I really wasn’t sure what to expect of Bosnia, just that I know I’ve wanted to go to Sarajevo for years. I don’t know what initially peaked my interest in Sarajevo, whether it was a film or a news story or a novel, but for whatever reason, it’s been on the top of my list for a while. I finally got lucky and found a cheap round trip and booked it immediately. Once it was booked, I decided to start reading the book Goodbye Sarajevo by Atka Reid and Hana Schofield, who were young girls at the time of the siege, to give myself some more perspective on the Siege of Sarajevo, and what the city and it’s people went through. I also read up on the Yugoslav Wars, the Siege, the war crimes and the different cultural entities within the former Yugoslavia before going.

Despite all my reading, it all seems so faraway and impersonal until you’re there. The scale of the destruction was so intangible until that first drive through the city, from the airport to the Old Town. When you read about something like this it’s all just stats on paper; 1,425 days under siege, 329 shell impacts per day, 3,777 shell impacts on the worst day, almost 14,000 people dead, more than 5000 civilian deaths. There are so many numbers and statistics, and dates and maps, but the numbers are just numbers until you’ve seen the bullet holes and the mortar shell craters, or the graves in the parks, because they ran out of room in the cemeteries.

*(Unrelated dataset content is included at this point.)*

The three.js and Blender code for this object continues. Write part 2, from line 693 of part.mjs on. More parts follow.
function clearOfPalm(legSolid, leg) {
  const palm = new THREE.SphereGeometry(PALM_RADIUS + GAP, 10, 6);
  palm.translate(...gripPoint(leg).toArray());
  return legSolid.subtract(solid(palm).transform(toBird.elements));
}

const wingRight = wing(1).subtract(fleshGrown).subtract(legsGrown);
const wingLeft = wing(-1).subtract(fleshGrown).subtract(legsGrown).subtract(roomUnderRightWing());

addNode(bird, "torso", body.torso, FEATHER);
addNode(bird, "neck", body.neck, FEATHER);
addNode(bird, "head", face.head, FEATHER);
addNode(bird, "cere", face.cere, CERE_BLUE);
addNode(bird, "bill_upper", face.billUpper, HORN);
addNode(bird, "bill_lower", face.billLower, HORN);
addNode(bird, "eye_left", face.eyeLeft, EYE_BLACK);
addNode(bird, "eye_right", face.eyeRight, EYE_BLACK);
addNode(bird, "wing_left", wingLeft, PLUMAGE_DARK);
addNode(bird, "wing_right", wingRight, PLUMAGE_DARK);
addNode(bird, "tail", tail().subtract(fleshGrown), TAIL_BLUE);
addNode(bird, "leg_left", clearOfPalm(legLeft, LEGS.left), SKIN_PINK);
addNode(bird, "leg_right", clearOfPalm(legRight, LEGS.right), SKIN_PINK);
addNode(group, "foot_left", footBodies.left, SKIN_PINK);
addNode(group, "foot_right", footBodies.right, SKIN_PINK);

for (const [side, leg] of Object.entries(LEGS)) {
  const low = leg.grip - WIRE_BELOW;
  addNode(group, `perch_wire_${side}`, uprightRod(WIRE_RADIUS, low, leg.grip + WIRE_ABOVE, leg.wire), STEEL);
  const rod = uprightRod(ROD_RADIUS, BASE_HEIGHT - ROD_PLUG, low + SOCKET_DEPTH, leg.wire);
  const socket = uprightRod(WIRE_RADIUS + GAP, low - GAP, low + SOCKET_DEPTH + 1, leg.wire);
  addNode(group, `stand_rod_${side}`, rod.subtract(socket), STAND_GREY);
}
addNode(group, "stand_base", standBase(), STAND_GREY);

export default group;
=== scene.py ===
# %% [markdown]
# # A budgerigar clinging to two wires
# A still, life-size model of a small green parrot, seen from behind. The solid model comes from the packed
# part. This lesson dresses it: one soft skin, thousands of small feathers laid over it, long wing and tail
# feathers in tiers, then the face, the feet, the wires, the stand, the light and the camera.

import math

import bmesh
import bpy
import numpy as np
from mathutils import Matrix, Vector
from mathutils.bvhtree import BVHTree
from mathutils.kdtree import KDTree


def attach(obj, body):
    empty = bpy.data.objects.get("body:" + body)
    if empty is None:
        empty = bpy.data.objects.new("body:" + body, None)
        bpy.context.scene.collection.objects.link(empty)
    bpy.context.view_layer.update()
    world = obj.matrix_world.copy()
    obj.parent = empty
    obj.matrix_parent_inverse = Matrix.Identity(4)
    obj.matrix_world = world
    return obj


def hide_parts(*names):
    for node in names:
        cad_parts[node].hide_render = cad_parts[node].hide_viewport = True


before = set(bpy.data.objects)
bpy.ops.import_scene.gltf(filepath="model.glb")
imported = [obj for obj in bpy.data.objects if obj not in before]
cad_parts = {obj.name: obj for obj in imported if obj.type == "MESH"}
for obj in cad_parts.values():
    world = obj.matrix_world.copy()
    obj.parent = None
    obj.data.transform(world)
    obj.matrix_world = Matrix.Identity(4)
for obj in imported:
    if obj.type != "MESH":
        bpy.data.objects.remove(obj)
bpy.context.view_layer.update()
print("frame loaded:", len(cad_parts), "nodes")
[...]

Bullet holes marred the walls of most of the buildings in the city, especially around the main roadway through the city, known as Sniper Alley during the siege. Sniper Alley was the area of the city most heavily fired upon by the Serbs up in the hills and tall buildings, because it was a wide open roadway with nowhere to hide. Apparently many tourists assume that they’ve left the bullet holes and burned out buildings there as some sort of reminder or memorial to the siege, but in reality, they just don’t have the money to fix them. I suppose there is no logic behind fixing buildings that are still standing when there were so many more that were reduced to rubble. The sheer amount of rebuilding that must have taken place is staggering to me. I just can’t imagine waking up when the war was over and knowing where to start, what to rebuild first.

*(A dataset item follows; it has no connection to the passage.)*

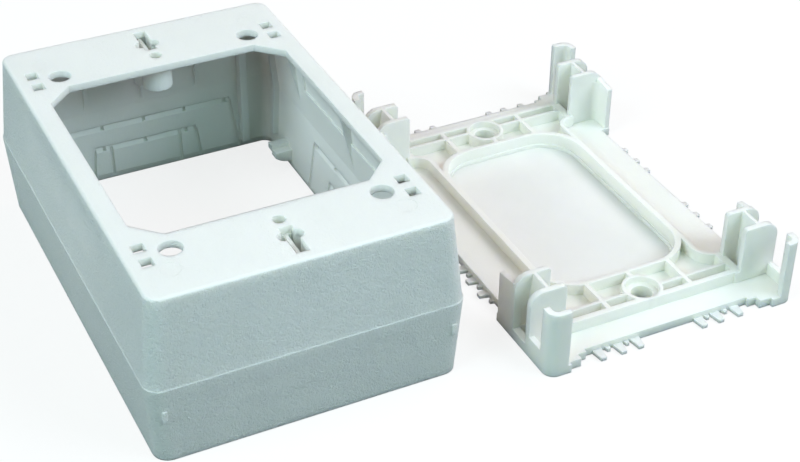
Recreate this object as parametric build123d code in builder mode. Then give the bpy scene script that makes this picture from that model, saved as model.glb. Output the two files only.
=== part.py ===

Sarajevo was an odd melting pot of experiences and feelings for me. Initially, the bullet holes and war damaged buildings gave me one impression, but when we arrived at the Old Town, or Bascarsija, I was offered an entirely new view of the city. The Old Town itself is a strange mix, of old and new, Ottoman and Austro-Hungarian, with mosques, churches and synagogues all present. And on top of all of this there are the ever present reminders of the war. For me, much of the Old Town reminded me of all the things I used to love about Turkey, without the chaos that made me want to leave it; there were little coffee shops full of old men wiling away the day drinking coffee and smoking, there were baklava shops and beautiful old mosques, and bazaars selling lamps and carpets and knock off designer purses. There were so many desserts that I used to eat in Istanbul, and I would often hear people using words I understood in Turkish. For me, this part of Sarajevo was like coming home; it was familiar and comfortable. There is a spot on the main street in Bascarsija marked with a compass set into the road that shows East and West, the ‘meeting of cultures,’ and appears as a literal dividing line between the earlier Ottoman portion of the Old Town and the later Austro-Hungarian half. Despite coming under Austro-Hungarian rule though, Sarajevo maintained much of it’s Eastern traditions and atmosphere and the Austro-Hungarians respected the Bosnian culture enough to build their new City Hall in the Moorish style.

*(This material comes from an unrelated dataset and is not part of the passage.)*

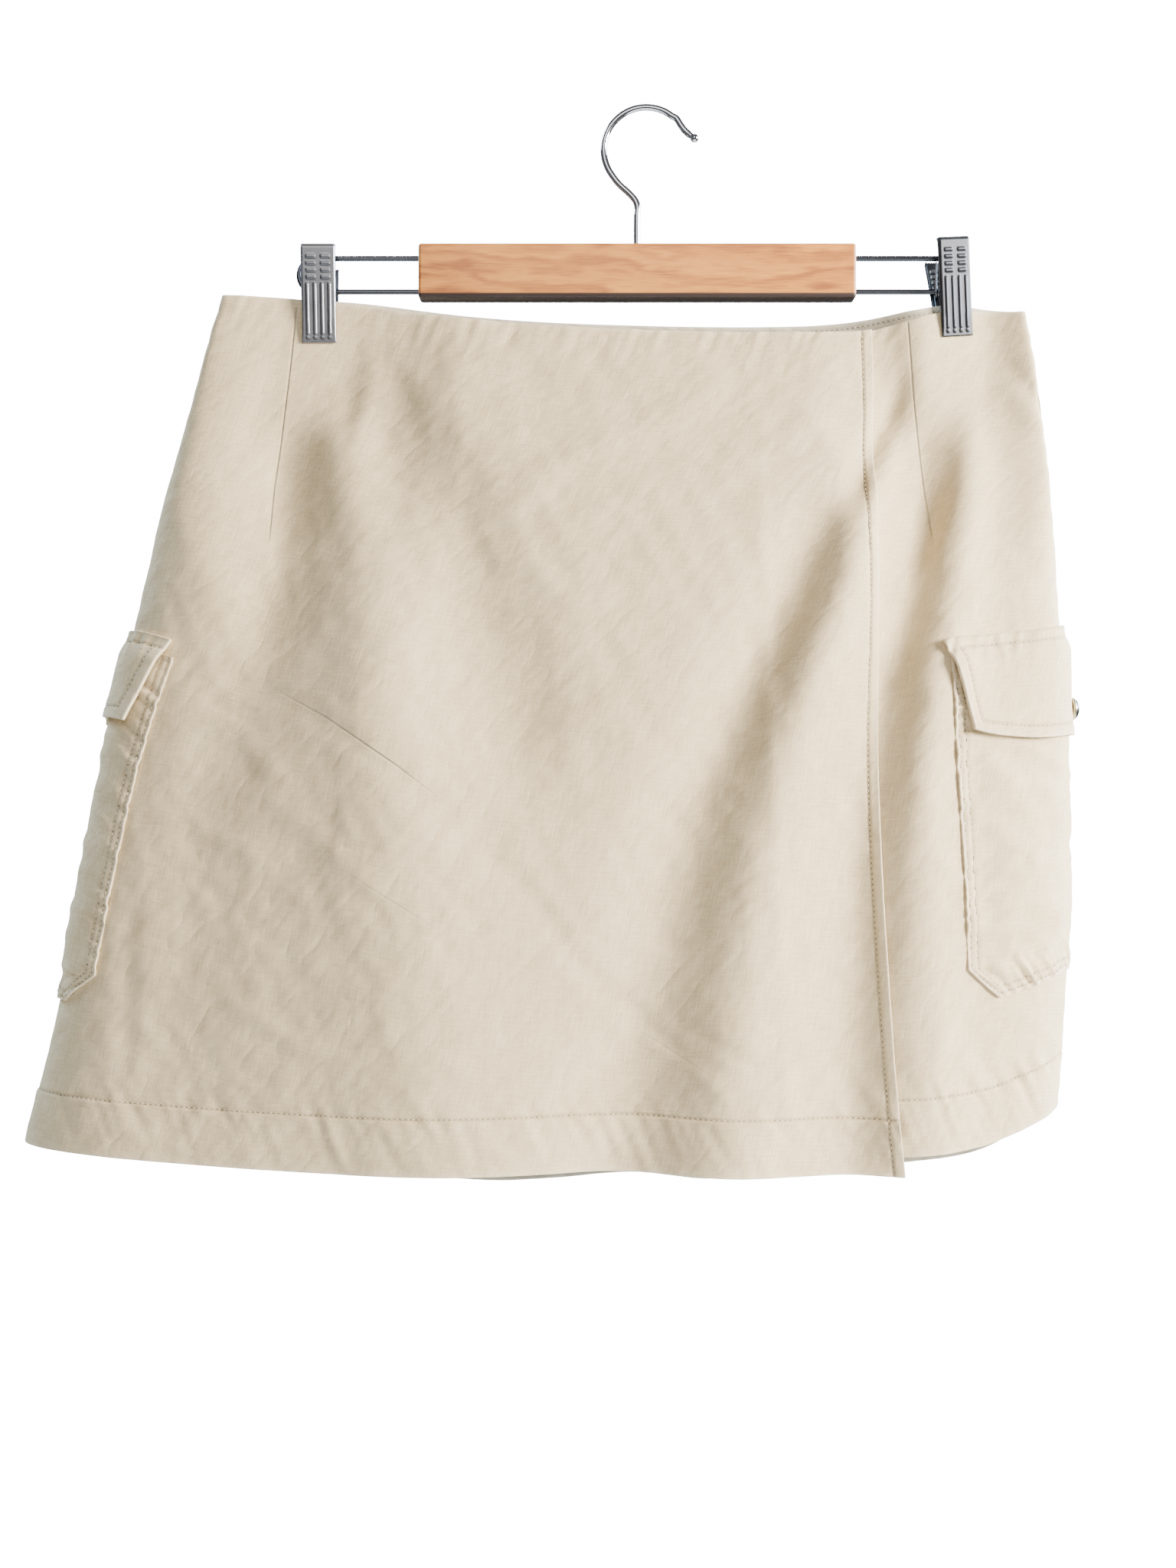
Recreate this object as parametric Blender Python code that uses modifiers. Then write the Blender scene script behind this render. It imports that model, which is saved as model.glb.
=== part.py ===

I took the Complete War Tour while in Sarajevo, which included all the 1984 Winter Olympic sights, that later became a haunting reminder of better days. In the 80’s Sarajevo was at it’s height, during the Olympics it was on top of the world; and you can still see the Olympic symbols around the city, reminding people of the hope they had before the ugliness of war took over. The symbol of the ’84 Olympics was a stylized snowflake, and it can still be seen as markers in the roads, on the walls in spray paint, and on signs. Only eight years after the Olympic games was when the siege began, and many of those Olympic sites became symbols of how quickly things can change. The ski jumping hills on Mount Igman became a battleground, situated in the hills where the Army of Republika Srpska were stationed, above the city. Now, if you drive up to the ski hills, which are being used again, you can see warnings for all the still active landmines along the mountain up to the ski jumps. Also on Mount Igman are the remains of the Hotel Igman, a once luxurious hotel now reduced to rubble; a massive haunting skeleton of a building, reminding visitors of the impermanence of even the most grand of structures. After Mount Igman, we ventured to the bobsleigh and luge track on Mount Trebevic. The once innovative and impressive track became a artillery position for the Bosnian Serbs during the siege and although they are fully intact today, they are scarred with bullet holes from the fighting, and covered in a layer of colorful graffiti. They have become a colorful symbol of the war and reminder of better days.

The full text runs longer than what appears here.